Records for the task:
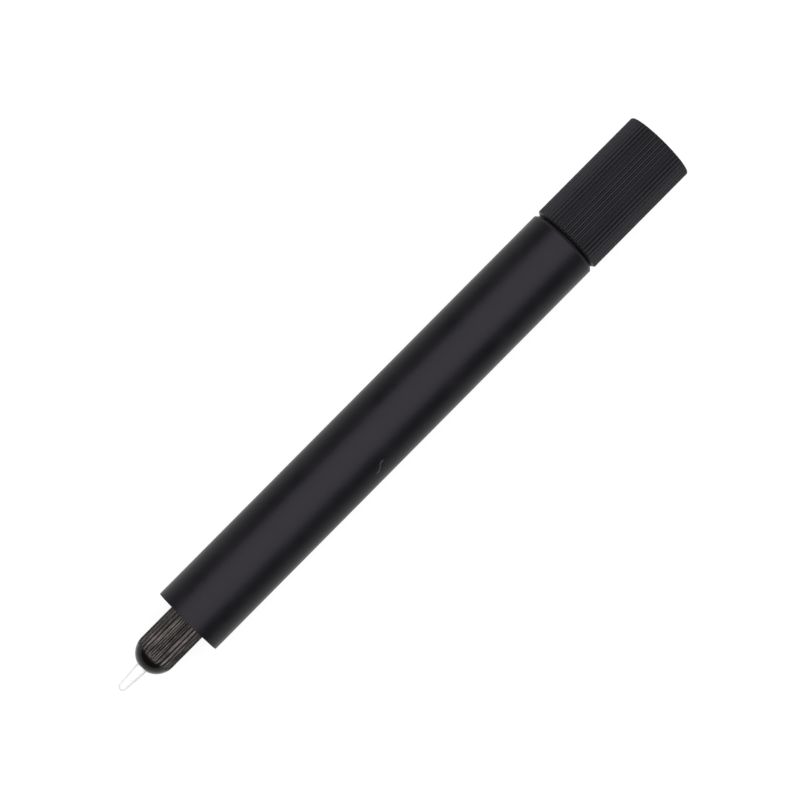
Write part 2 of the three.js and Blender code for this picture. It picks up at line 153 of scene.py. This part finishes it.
SHARP_ANGLE = math.radians(32)
LARGEST_CUT = 0.45                  # a rounding takes at most this share of the edge beside it
ROUNDING_STEPS = 3
RIB_ROOT = 0.86                     # share of half a pitch at which a rib's groove is deepest
POINTS_PER_RIB = 12


def new_object(name, points, faces, material):
    mesh = bpy.data.meshes.new(name)
    mesh.from_pydata([tuple(p) for p in points], [], faces)
    mesh.validate()
    mesh.materials.append(material)
    piece = bpy.data.objects.new(name, mesh)
    bpy.context.scene.collection.objects.link(piece)
    mesh.shade_smooth()
    mesh.set_sharp_from_angle(angle=SHARP_ANGLE)
    return piece


def place(station, radius, angle):
    """A point of the pen in the row frame."""
    return Vector((
        BARREL_FRONT_X + station,
        radius * math.cos(angle),
        AXIS_Z + radius * math.sin(angle),
    ))


def softened(profile, size):
    """The profile with each corner rounded by a curve that starts at most `size` from it."""
    corners = [Vector(p) for p in profile]
    rounded = []
    for i, corner in enumerate(corners):
        before, after = corners[i - 1], corners[(i + 1) % len(corners)]
        if corner.y < ON_AXIS:
            rounded.append(corner)
            continue
        back, ahead = before - corner, after - corner
        cut = min(size, LARGEST_CUT * back.length, LARGEST_CUT * ahead.length)
        start, end = corner + back.normalized() * cut, corner + ahead.normalized() * cut
        for step in range(ROUNDING_STEPS + 1):
            share = step / ROUNDING_STEPS
            rounded.append(start.lerp(corner, share).lerp(corner.lerp(end, share), share))
    return rounded


def ring_of(points, station, radii):
    """Adds one ring about the axis to `points`, and returns its indices. A ring of no radius is one
    point, listed once for every side."""
    sides, first = len(radii), len(points)
    if max(radii) < ON_AXIS:
        points.append(place(station, 0, 0))
        return [first] * sides
    points += [place(station, radius, FULL_TURN * i / sides) for i, radius in enumerate(radii)]
    return list(range(first, first + sides))


def faces_between(rings, closed):
    """The faces that join each ring to the next, and the last to the first when `closed`."""
    faces = []
    for k in range(len(rings) if closed else len(rings) - 1):
        here, there = rings[k], rings[(k + 1) % len(rings)]
        sides = len(here)
        for i in range(sides):
            j = (i + 1) % sides
            faces.append(list(dict.fromkeys([here[i], there[i], there[j], here[j]])))
    return [face for face in faces if len(face) > 2]


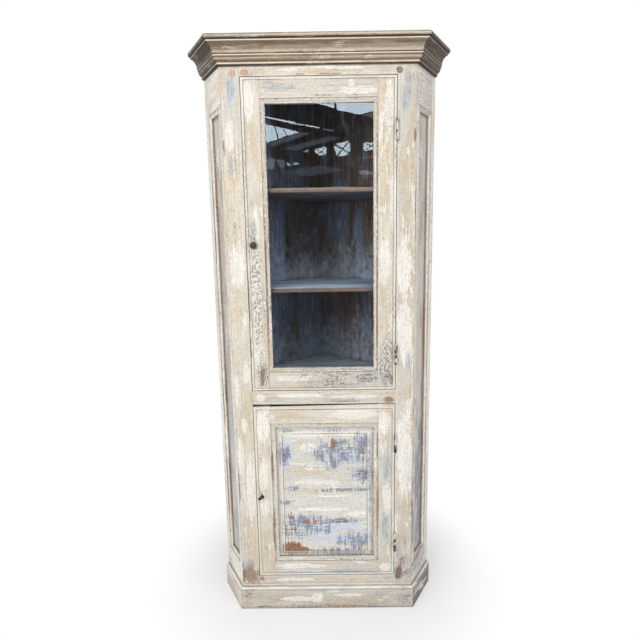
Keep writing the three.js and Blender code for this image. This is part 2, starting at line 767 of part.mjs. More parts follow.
function fieldedPanel(inner) {
  const { width, panelFace, grooveDepth } = DOOR_PANEL_MOULDING;
  const tongue = width - grooveDepth + JOINT_GAP;
  const ring = (inset, y) => [
    at(inner.left + inset, y, inner.bottom + inset),
    at(inner.right - inset, y, inner.bottom + inset),
    at(inner.right - inset, y, inner.top - inset),
    at(inner.left + inset, y, inner.top - inset),
  ];
  const fieldFace = panelFace - FIELD_RISE;
  const shoulder = panelFace - FIELD_RISE / 2;
  return loft([
    ring(tongue, panelFace + DOOR_PANEL_TONGUE),
    ring(tongue, panelFace),
    ring(width, panelFace),
    ring(width + FIELD_MARGIN, shoulder),
    ring(width + FIELD_MARGIN + FIELD_SLOPE_WIDTH, fieldFace),
  ]);
}

function buildLowerDoor() {
  const outline = mouldingOutline(DOOR_PANEL_MOULDING, DOOR_PANEL_TONGUE, DOOR_THICKNESS);
  const holeRadius = KEY_SHANK_RADIUS + JOINT_GAP;
  const slotHalf = KEY_BIT_THICKNESS / 2 + JOINT_GAP;
  const backOfCut = DOOR_THICKNESS + CUT_OVERRUN;
  const keyhole = [
    roundBar(holeRadius, at(keyX, -CUT_OVERRUN, keyLevel), at(keyX, backOfCut, keyLevel)),
    block(
      keyX - slotHalf, keyX + slotHalf, -CUT_OVERRUN, backOfCut,
      keyLevel - KEY_BIT_RADIUS - JOINT_GAP, keyLevel,
    ),
  ];
  const inner = buildDoor('lower_door', lowerDoor, outline, {
    left: keyhole,
    right: doorLeafPocket(lowerDoorHinges),
  });
  add('lower_door_panel', 'door', fieldedPanel(inner), 'lower_door');
  for (const [index, level] of lowerDoorHinges.entries()) {
    addHinge(`lower_hinge_${index + 1}`, level, 'lower_door');
  }
}

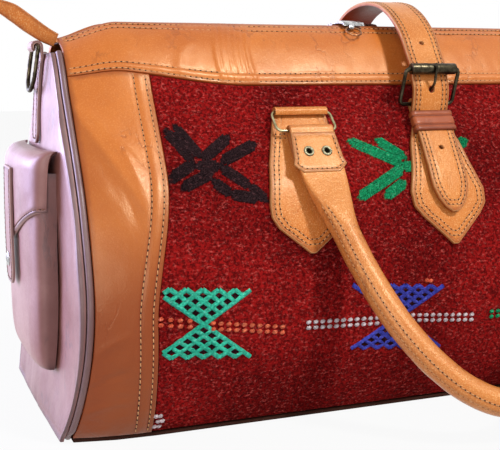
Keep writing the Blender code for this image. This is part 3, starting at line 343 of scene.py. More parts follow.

Exercise objective: Print out every record again, exactly and in full.

Written reply:
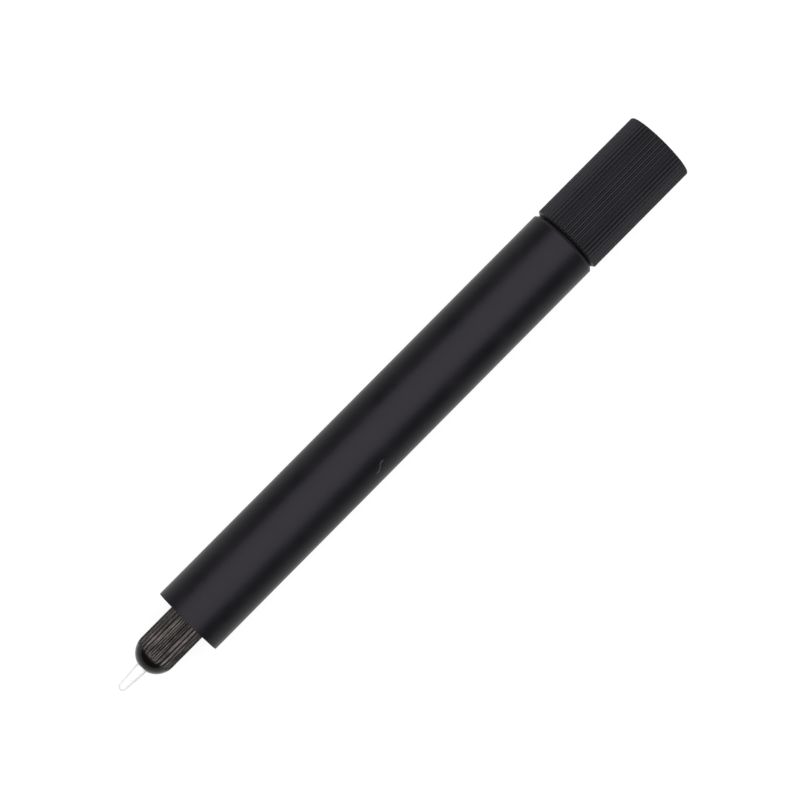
Write part 2 of the three.js and Blender code for this picture. It picks up at line 153 of scene.py. This part finishes it.
SHARP_ANGLE = math.radians(32)
LARGEST_CUT = 0.45                  # a rounding takes at most this share of the edge beside it
ROUNDING_STEPS = 3
RIB_ROOT = 0.86                     # share of half a pitch at which a rib's groove is deepest
POINTS_PER_RIB = 12


def new_object(name, points, faces, material):
    mesh = bpy.data.meshes.new(name)
    mesh.from_pydata([tuple(p) for p in points], [], faces)
    mesh.validate()
    mesh.materials.append(material)
    piece = bpy.data.objects.new(name, mesh)
    bpy.context.scene.collection.objects.link(piece)
    mesh.shade_smooth()
    mesh.set_sharp_from_angle(angle=SHARP_ANGLE)
    return piece


def place(station, radius, angle):
    """A point of the pen in the row frame."""
    return Vector((
        BARREL_FRONT_X + station,
        radius * math.cos(angle),
        AXIS_Z + radius * math.sin(angle),
    ))


def softened(profile, size):
    """The profile with each corner rounded by a curve that starts at most `size` from it."""
    corners = [Vector(p) for p in profile]
    rounded = []
    for i, corner in enumerate(corners):
        before, after = corners[i - 1], corners[(i + 1) % len(corners)]
        if corner.y < ON_AXIS:
            rounded.append(corner)
            continue
        back, ahead = before - corner, after - corner
        cut = min(size, LARGEST_CUT * back.length, LARGEST_CUT * ahead.length)
        start, end = corner + back.normalized() * cut, corner + ahead.normalized() * cut
        for step in range(ROUNDING_STEPS + 1):
            share = step / ROUNDING_STEPS
            rounded.append(start.lerp(corner, share).lerp(corner.lerp(end, share), share))
    return rounded


def ring_of(points, station, radii):
    """Adds one ring about the axis to `points`, and returns its indices. A ring of no radius is one
    point, listed once for every side."""
    sides, first = len(radii), len(points)
    if max(radii) < ON_AXIS:
        points.append(place(station, 0, 0))
        return [first] * sides
    points += [place(station, radius, FULL_TURN * i / sides) for i, radius in enumerate(radii)]
    return list(range(first, first + sides))


def faces_between(rings, closed):
    """The faces that join each ring to the next, and the last to the first when `closed`."""
    faces = []
    for k in range(len(rings) if closed else len(rings) - 1):
        here, there = rings[k], rings[(k + 1) % len(rings)]
        sides = len(here)
        for i in range(sides):
            j = (i + 1) % sides
            faces.append(list(dict.fromkeys([here[i], there[i], there[j], here[j]])))
    return [face for face in faces if len(face) > 2]


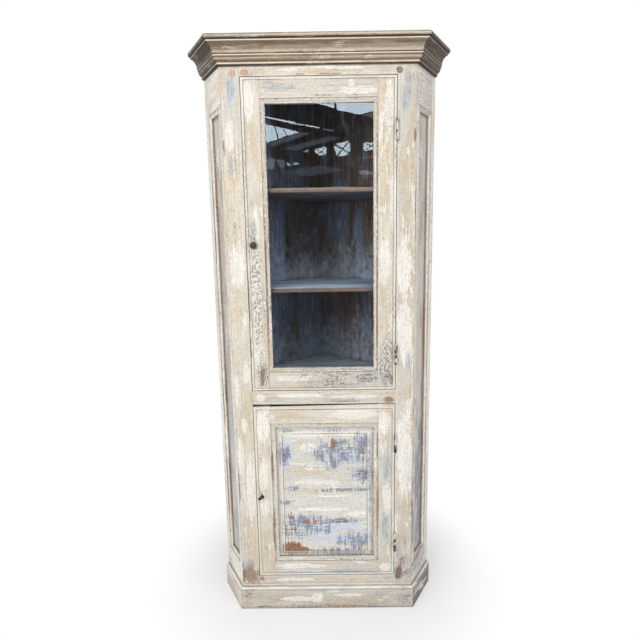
Keep writing the three.js and Blender code for this image. This is part 2, starting at line 767 of part.mjs. More parts follow.
function fieldedPanel(inner) {
  const { width, panelFace, grooveDepth } = DOOR_PANEL_MOULDING;
  const tongue = width - grooveDepth + JOINT_GAP;
  const ring = (inset, y) => [
    at(inner.left + inset, y, inner.bottom + inset),
    at(inner.right - inset, y, inner.bottom + inset),
    at(inner.right - inset, y, inner.top - inset),
    at(inner.left + inset, y, inner.top - inset),
  ];
  const fieldFace = panelFace - FIELD_RISE;
  const shoulder = panelFace - FIELD_RISE / 2;
  return loft([
    ring(tongue, panelFace + DOOR_PANEL_TONGUE),
    ring(tongue, panelFace),
    ring(width, panelFace),
    ring(width + FIELD_MARGIN, shoulder),
    ring(width + FIELD_MARGIN + FIELD_SLOPE_WIDTH, fieldFace),
  ]);
}

function buildLowerDoor() {
  const outline = mouldingOutline(DOOR_PANEL_MOULDING, DOOR_PANEL_TONGUE, DOOR_THICKNESS);
  const holeRadius = KEY_SHANK_RADIUS + JOINT_GAP;
  const slotHalf = KEY_BIT_THICKNESS / 2 + JOINT_GAP;
  const backOfCut = DOOR_THICKNESS + CUT_OVERRUN;
  const keyhole = [
    roundBar(holeRadius, at(keyX, -CUT_OVERRUN, keyLevel), at(keyX, backOfCut, keyLevel)),
    block(
      keyX - slotHalf, keyX + slotHalf, -CUT_OVERRUN, backOfCut,
      keyLevel - KEY_BIT_RADIUS - JOINT_GAP, keyLevel,
    ),
  ];
  const inner = buildDoor('lower_door', lowerDoor, outline, {
    left: keyhole,
    right: doorLeafPocket(lowerDoorHinges),
  });
  add('lower_door_panel', 'door', fieldedPanel(inner), 'lower_door');
  for (const [index, level] of lowerDoorHinges.entries()) {
    addHinge(`lower_hinge_${index + 1}`, level, 'lower_door');
  }
}

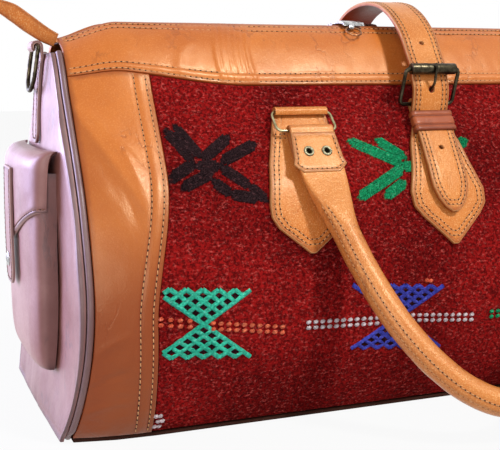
Keep writing the Blender code for this image. This is part 3, starting at line 343 of scene.py. More parts follow.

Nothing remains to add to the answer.